- Palantir’s (PLTR) stock surged 22% post-earnings, exceeding expectations with strong 2025 guidance.
- Analysts split on valuation; Thill warns of high multiples, Ives sees AI growth potential.
- Ives predicts trillion-dollar cap for Palantir, highlighting its unique growth model.
In a recent segment on CNBC’s ‘Closing Bell Overtime,’ the discussion revolved around Palantir Technologies Inc.’s (PLTR) earnings, which, as of last check, sparked a significant 22% spike in its stock price after hours. Analysts Dan Ives from Wedbush and Brent Thill from Jefferies shared their contrasting views on the company’s performance and future prospects.
Palantir had just reported a beat on both revenue and earnings per share, alongside providing strong guidance for 2025 free cash flow, which was better than market expectations. Despite this, the stock has been a point of contention among analysts, with only three giving it a ‘Buy; rating. Dan Ives has maintained a Street-high price target of $90 for Palantir, reflecting his bullish stance, while Brent Thill holds an ‘Underperform’ rating with a much lower price target of $28, focusing on valuation concerns.
Brent Thill acknowledged Palantir’s solid fundamentals but emphasized his reservations were primarily about valuation, not the company’s operational performance. He pointed out that for Palantir to justify its current valuation, it would need to grow at an extraordinary rate for several years consecutively. He highlighted that Palantir’s shareholder base is unusually composed, with a significant portion being retail investors and insiders, which differs from typical software companies. Thill referenced past examples like Snowflake (SNOW) and Datadog (DDOG), which saw sharp declines after trading at high revenue multiples, suggesting caution in chasing such valuations.
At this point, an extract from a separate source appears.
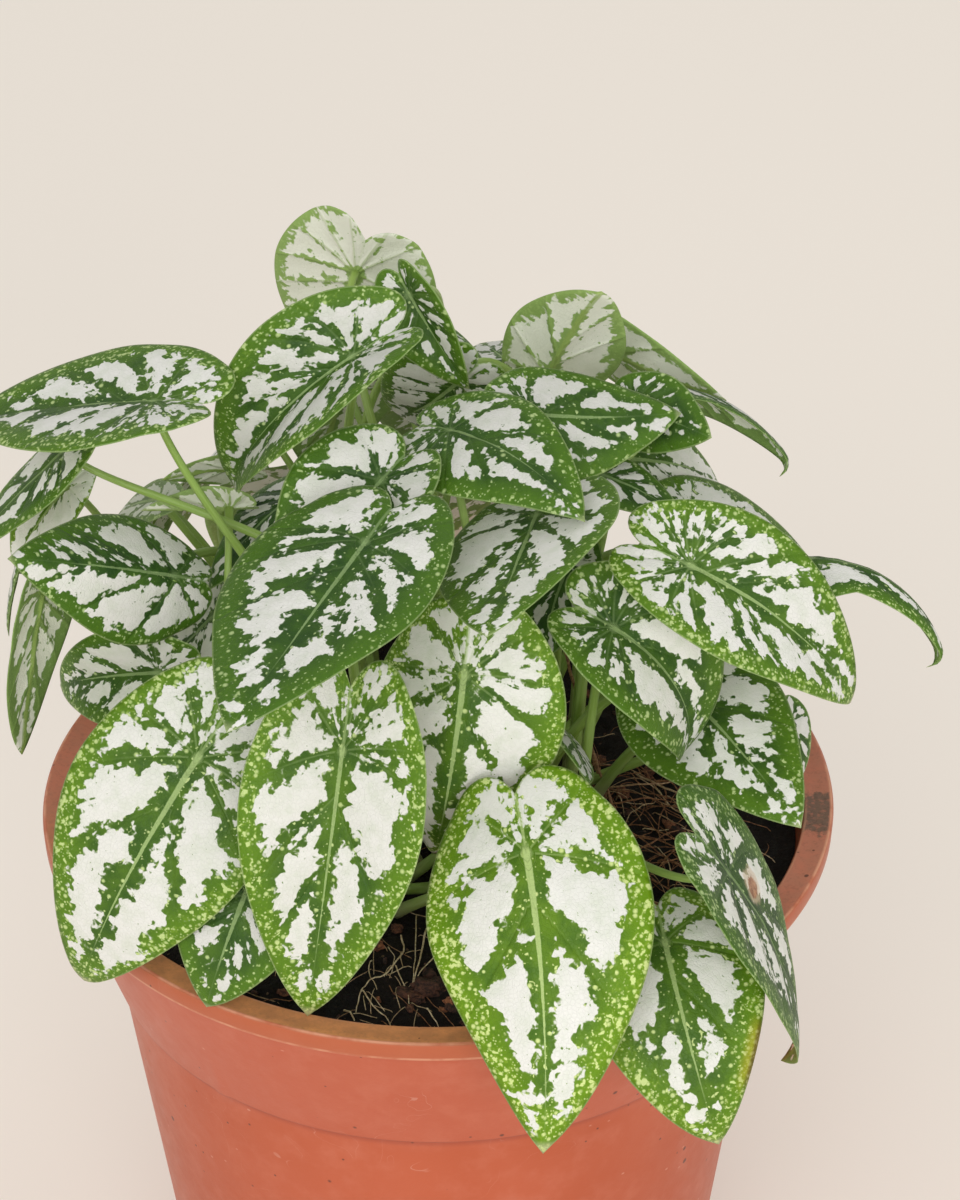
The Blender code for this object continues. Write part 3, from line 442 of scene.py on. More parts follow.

Dan Ives countered this by describing the quarter as historical for Palantir, defending its high valuation by comparing it to future tech giants like Oracle (ORCL) or Salesforce (CRM) in the AI sector. He argued that the bear case against Palantir has been consistent even as the stock price has climbed from $10 to $40 to $100. Ives believes that Palantir, with its unique approach of not having a traditional sales force yet achieving significant growth through inbound interest, is poised for substantial long-term gains. He envisions Palantir potentially reaching a trillion-dollar market cap in the coming years, driven by the AI revolution.
Regarding marketing, Ives mentioned that despite Palantir’s unconventional approach of not investing heavily in marketing or traditional sales, the company has managed to generate impressive growth numbers. This, he argued, should be a point of optimism rather than concern, suggesting that Palantir doesn’t necessarily need to change its strategy to continue growing.
The conversation underscored a broader debate on how investors should view companies with high growth potential versus those with high valuations. While Thill’s concerns are rooted in historical precedents of tech stock valuations, Ives sees Palantir as an exception, driven by a unique market position and the broader adoption of AI technologies. This split in analyst perspectives reflects the broader market’s uncertainty about how to value tech companies at the forefront of AI innovation.